* _EXTRACTED MATERIAL_
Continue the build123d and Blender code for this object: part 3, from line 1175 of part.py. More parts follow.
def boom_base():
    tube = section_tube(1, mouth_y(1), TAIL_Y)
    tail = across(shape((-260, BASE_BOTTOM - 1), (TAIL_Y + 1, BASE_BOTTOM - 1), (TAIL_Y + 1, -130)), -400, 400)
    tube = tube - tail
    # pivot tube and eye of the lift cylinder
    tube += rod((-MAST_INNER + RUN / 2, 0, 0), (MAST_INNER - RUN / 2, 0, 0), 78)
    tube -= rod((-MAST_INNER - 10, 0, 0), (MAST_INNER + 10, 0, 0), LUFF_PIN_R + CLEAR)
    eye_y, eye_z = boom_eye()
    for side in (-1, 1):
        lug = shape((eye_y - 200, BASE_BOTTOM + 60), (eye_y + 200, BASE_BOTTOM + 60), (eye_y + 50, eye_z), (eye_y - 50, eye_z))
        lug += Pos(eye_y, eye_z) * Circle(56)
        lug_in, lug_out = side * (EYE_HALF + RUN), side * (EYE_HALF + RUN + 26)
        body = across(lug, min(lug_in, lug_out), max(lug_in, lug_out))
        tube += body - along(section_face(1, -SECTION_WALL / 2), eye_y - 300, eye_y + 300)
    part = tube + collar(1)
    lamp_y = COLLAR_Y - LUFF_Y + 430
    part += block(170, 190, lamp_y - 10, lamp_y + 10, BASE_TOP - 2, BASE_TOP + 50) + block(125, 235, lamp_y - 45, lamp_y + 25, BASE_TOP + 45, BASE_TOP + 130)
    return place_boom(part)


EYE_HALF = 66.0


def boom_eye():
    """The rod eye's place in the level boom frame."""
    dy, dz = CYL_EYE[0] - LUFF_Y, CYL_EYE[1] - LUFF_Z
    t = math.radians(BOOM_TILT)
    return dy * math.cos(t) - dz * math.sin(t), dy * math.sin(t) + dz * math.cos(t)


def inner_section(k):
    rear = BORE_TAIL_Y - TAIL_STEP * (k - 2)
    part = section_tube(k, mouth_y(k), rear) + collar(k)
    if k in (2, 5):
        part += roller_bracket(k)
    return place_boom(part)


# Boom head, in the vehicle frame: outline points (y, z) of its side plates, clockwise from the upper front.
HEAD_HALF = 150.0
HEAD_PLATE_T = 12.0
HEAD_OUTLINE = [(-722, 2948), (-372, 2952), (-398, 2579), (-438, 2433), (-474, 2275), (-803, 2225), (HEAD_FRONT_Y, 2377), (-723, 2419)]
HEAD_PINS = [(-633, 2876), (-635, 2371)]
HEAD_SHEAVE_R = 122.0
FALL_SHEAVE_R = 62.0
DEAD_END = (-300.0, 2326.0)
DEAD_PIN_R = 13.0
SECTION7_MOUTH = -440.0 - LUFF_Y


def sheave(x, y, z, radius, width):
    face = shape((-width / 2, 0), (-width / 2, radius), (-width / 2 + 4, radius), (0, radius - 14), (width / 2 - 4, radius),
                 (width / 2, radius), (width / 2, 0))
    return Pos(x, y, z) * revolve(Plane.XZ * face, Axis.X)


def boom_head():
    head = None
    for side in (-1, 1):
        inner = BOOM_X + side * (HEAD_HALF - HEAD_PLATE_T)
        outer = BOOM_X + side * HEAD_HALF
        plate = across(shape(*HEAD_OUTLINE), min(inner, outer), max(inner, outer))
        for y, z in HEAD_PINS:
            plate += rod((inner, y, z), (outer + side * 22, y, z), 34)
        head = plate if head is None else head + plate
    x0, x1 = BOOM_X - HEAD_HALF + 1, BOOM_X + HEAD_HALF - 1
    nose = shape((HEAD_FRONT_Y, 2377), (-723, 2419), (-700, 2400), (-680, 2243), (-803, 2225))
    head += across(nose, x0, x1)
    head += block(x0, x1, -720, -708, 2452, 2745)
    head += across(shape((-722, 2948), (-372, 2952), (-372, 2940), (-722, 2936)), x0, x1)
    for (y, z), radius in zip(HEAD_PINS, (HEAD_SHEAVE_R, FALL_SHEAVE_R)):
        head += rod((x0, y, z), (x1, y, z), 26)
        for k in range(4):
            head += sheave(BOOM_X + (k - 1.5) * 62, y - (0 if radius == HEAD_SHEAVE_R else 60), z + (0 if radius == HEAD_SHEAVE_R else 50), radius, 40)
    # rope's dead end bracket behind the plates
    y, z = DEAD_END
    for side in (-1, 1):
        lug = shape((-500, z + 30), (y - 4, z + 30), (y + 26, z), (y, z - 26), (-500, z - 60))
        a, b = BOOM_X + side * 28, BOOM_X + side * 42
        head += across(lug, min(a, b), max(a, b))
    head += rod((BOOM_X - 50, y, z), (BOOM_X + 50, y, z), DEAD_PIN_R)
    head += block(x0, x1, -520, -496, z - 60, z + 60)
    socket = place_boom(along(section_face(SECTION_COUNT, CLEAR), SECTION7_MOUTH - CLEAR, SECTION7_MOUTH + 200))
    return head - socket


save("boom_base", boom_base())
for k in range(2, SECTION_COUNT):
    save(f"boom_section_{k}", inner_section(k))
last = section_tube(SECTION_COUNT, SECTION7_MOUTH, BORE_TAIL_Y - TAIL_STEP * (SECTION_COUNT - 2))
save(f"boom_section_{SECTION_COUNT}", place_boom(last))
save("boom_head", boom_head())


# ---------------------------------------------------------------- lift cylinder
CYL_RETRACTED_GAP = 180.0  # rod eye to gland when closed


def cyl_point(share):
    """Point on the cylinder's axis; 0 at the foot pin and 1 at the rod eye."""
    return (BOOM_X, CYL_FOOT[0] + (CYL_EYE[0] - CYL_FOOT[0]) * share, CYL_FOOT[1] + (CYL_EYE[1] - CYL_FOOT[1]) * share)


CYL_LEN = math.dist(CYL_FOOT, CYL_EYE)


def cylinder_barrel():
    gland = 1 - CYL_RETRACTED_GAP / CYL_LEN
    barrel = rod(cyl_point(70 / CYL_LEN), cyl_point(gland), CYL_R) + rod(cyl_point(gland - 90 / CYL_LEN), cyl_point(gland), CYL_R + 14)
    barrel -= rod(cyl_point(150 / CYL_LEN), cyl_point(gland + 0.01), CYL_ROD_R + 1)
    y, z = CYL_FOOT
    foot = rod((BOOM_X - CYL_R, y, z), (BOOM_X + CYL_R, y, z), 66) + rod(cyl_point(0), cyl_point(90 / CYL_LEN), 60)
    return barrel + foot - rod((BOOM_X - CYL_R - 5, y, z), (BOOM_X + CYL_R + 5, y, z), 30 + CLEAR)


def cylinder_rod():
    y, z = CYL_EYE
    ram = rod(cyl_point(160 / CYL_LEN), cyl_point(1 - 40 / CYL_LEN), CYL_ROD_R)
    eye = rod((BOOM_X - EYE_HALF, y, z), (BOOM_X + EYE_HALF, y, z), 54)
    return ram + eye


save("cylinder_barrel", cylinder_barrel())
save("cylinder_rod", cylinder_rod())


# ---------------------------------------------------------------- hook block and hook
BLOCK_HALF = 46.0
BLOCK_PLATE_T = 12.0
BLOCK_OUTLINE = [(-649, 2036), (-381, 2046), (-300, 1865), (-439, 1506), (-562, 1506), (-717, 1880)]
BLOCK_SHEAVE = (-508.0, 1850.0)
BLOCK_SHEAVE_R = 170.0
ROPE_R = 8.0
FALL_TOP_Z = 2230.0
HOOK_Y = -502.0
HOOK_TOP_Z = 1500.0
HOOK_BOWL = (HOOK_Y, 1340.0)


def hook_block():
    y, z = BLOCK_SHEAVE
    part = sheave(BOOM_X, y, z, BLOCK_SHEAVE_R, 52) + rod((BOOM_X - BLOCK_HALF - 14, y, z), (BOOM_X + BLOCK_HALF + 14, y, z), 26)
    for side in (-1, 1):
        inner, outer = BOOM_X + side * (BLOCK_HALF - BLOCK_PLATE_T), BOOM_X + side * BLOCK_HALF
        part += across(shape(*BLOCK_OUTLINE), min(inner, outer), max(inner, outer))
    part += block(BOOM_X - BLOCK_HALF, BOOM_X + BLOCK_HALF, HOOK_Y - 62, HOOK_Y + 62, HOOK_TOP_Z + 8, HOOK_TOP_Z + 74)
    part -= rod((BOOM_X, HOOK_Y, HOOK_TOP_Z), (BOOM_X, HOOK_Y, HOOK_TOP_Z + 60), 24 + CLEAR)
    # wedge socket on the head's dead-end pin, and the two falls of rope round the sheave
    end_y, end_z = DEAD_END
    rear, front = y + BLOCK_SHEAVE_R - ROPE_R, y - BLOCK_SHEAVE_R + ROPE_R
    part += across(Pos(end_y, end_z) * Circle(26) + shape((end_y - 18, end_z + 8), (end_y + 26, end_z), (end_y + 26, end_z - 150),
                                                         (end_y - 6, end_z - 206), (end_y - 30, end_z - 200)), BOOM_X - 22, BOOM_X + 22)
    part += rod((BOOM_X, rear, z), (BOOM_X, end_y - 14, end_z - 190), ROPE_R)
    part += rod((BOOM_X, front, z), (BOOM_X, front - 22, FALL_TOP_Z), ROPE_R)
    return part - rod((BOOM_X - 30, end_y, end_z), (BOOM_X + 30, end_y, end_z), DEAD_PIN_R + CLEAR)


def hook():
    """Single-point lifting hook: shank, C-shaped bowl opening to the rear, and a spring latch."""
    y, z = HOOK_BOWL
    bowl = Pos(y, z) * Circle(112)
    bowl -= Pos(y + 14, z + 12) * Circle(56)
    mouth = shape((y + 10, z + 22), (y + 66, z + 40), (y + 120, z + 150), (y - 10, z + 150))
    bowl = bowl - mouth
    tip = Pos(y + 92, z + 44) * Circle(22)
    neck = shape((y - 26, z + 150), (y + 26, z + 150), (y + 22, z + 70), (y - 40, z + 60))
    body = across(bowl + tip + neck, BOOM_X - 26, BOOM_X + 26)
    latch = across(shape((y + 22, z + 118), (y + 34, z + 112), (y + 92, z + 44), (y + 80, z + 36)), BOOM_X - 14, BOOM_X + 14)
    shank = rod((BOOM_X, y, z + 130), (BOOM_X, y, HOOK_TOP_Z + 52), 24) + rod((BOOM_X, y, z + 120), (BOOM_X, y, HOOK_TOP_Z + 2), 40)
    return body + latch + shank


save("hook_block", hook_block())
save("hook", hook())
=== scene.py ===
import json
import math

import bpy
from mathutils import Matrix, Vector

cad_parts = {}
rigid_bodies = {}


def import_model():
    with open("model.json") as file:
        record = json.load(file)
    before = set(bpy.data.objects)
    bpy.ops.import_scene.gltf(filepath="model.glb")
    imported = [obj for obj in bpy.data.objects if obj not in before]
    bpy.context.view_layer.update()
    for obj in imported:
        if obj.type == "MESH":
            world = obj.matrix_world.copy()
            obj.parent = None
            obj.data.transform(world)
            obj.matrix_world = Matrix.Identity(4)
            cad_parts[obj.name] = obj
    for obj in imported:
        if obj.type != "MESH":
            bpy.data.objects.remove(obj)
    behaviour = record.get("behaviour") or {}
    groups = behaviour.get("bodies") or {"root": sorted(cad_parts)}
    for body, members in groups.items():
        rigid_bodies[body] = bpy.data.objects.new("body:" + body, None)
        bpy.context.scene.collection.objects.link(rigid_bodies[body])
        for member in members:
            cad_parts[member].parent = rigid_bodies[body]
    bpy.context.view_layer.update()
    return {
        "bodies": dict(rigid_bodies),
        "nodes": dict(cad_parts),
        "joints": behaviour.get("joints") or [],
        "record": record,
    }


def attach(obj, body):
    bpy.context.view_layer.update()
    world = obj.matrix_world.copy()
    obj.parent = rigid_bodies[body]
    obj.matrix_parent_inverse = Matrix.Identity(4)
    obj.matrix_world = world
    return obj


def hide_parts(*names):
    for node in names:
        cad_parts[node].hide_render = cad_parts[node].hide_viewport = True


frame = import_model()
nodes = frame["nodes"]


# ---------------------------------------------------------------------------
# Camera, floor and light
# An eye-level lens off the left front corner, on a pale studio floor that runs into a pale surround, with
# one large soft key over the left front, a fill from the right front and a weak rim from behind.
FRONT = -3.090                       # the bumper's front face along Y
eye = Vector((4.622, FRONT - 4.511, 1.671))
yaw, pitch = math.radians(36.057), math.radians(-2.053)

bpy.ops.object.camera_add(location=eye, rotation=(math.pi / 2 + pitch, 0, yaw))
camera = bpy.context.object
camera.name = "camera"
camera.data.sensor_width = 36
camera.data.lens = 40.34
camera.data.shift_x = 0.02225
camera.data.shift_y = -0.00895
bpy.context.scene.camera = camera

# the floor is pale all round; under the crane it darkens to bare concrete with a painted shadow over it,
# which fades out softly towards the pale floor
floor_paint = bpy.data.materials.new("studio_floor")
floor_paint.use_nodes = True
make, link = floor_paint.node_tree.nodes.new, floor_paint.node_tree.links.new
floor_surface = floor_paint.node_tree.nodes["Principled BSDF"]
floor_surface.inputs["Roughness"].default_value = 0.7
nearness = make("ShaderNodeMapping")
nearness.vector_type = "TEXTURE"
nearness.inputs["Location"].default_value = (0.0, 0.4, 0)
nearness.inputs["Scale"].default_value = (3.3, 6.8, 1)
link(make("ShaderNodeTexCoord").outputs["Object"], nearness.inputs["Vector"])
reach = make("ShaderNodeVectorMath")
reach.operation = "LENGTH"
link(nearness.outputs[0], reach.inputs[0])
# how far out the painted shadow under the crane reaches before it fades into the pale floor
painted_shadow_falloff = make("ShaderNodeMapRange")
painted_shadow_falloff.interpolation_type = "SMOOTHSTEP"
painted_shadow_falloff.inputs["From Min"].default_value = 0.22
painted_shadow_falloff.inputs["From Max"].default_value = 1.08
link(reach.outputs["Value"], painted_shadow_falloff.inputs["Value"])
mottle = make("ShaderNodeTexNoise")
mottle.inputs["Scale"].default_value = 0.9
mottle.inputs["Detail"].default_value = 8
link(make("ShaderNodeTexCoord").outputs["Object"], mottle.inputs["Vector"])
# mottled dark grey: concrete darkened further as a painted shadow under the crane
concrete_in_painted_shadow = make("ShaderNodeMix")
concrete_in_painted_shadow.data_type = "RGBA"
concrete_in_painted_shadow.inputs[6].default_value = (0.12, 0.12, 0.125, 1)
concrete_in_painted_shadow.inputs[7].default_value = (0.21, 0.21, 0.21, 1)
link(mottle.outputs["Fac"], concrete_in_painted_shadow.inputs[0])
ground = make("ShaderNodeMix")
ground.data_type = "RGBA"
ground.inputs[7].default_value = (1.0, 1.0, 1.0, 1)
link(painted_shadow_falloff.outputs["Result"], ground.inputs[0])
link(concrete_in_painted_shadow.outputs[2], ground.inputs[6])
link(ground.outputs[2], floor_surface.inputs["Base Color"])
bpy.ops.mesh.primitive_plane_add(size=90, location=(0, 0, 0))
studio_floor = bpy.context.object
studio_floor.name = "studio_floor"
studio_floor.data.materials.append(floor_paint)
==
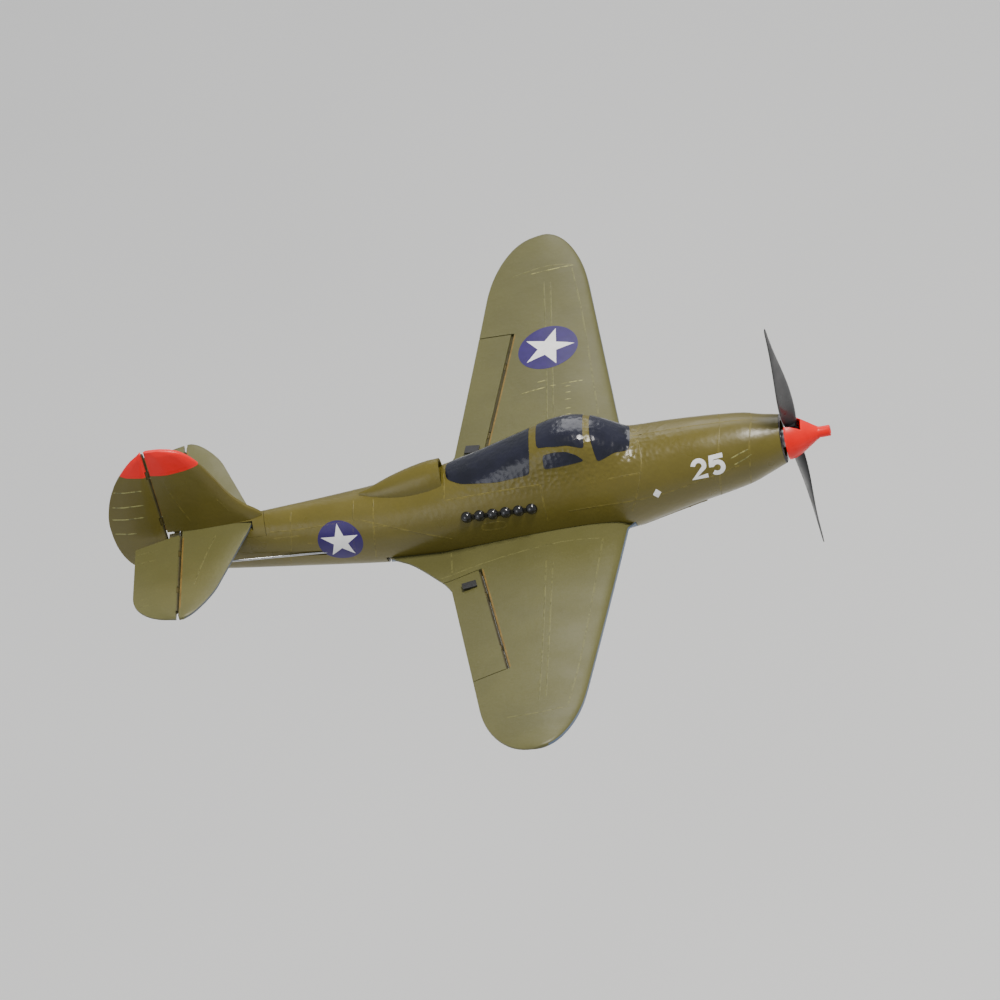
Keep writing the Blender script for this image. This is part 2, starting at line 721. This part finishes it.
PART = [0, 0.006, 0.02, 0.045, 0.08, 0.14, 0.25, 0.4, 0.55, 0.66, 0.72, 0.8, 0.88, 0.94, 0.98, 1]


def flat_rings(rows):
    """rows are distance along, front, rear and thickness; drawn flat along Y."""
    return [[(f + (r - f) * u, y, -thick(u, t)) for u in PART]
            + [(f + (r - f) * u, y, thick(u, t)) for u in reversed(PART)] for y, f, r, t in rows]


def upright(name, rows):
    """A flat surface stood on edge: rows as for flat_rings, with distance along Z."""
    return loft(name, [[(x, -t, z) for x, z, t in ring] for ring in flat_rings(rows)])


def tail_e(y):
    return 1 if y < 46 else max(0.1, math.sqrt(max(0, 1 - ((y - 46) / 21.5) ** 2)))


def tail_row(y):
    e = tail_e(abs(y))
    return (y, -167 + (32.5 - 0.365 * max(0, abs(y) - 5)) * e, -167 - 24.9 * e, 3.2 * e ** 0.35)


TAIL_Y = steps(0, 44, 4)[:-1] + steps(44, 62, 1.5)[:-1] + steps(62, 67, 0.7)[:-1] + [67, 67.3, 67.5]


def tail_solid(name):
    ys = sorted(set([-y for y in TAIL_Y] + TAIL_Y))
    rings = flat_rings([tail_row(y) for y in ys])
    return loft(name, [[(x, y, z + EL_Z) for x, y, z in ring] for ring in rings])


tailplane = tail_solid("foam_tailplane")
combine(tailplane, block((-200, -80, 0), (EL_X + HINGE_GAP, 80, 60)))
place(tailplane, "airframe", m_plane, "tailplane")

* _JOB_
Give again only the lines that run from the line with "Keep writing the" to the line with "0.94, 0.98, 1]". Include both of those lines exactly as written.

* _CORRECT OUTPUT_
Keep writing the Blender script for this image. This is part 2, starting at line 721. This part finishes it.
PART = [0, 0.006, 0.02, 0.045, 0.08, 0.14, 0.25, 0.4, 0.55, 0.66, 0.72, 0.8, 0.88, 0.94, 0.98, 1]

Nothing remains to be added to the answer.